A Macro-Etymological Analysis of The Canterbury Tales

Posted 2017-06-06

Chaucer’s Canterbury Tales exhibits one of the richest vocabularies of Middle English literature, a vocabulary that reveals influences from a number of native and foreign languages: Old English, French, Latin, Greek, and Hebrew, among others. While some of this foreign influence may be attributed simply to the history of the English language—the Roman Empire, the Norman conquest of 1066, and several waves of Scandinavian immigrants are each responsible for the addition of new linguistic layers—some of it is attributable to Chaucer’s own knowledge of languages: as a well-traveled member of a quasi-courtier class, he had a good knowledge of European languages. Regardless of whether the poet’s word choices were consciously foreign at the time of writing in the fourteenth century, however, there are etymological resonances in each word that evoke levels of formality, social class, and genre. A commonly-discussed group of words that illustrates this phenomenon is the triplet kingly, royal, and regal. The first is of Old English origin; the second, of French, and the third, of Latin. Each possesses a set of associations with their etymological registers that make these words imperfect synonyms. The following experiment will attempt to computationally detect these registers, by quantifying the etymologies of all the words of the Canterbury Tales.

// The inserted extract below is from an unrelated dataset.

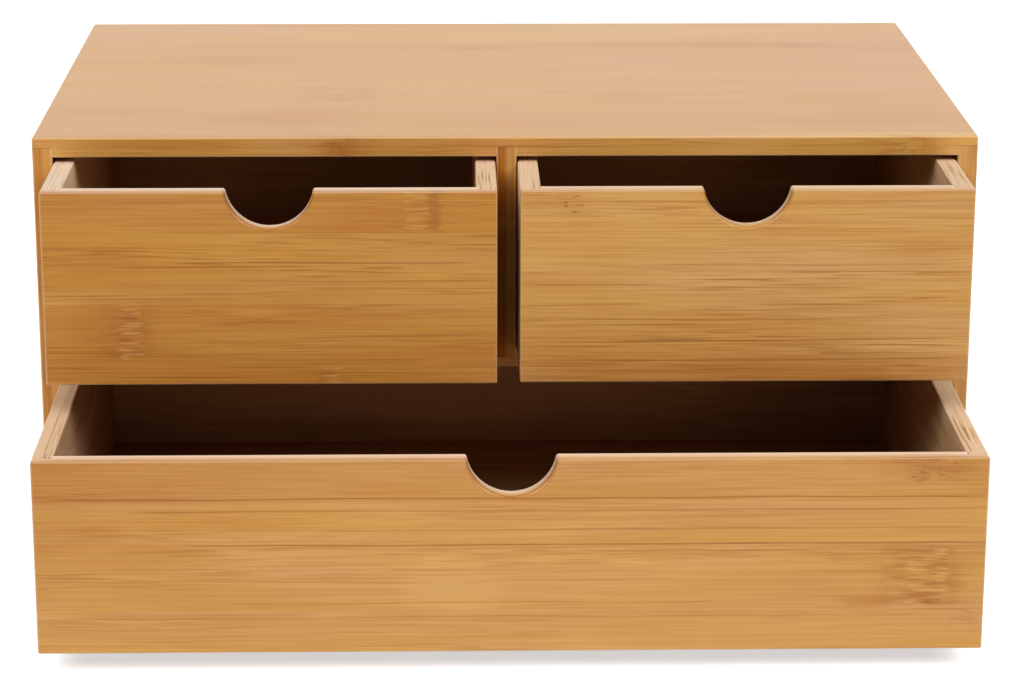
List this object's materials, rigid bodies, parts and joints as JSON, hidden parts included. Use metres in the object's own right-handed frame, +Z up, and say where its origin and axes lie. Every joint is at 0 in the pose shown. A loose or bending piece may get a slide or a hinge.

Pre-Digital Macro-Etymology

Macro-Etymological textual analysis is nothing new. Even before what is now known as the digital humanities, and before its precursor, humanities computing, philologists have painstakingly quantified Chaucer’s words and their etymological origins. One of the most recent of these studies is Joseph Mersand’s 1939 Chaucer’s Romance Vocabulary. Using, presumably, nothing more technically complicated than sweat and graph paper, he concludes that Chaucer’s working vocabulary is 8,430 words, of which 51.8% are of “Romance sources,” and 49% of Germanic sources (1939, 43). Many, if not most, critics writing about Chaucer’s vocabulary after Mersand have opinions about this method. Christopher Cannon, for instance, argues that while Mersand is not factually incorrect, he would be incorrect to draw conclusions about Chaucer’s personal “borrowings” from this data alone (2003, 238). Simon Horobin contends that Mersand’s analysis is invalid, in its reliance on the Oxford English Dictionary instead of the Middle English Dictionary (2007, 79), and J.D. Burnley dismisses Mersand’s findings as “of little use in assessing Chaucerian style, and indeed simply ignores the crucial factor of the contemporary perception of the status of the words” (1983, 135). These dismissals, although annoyingly grouchy in tone, all make fair points, which I hope to address in my algorithmic design below.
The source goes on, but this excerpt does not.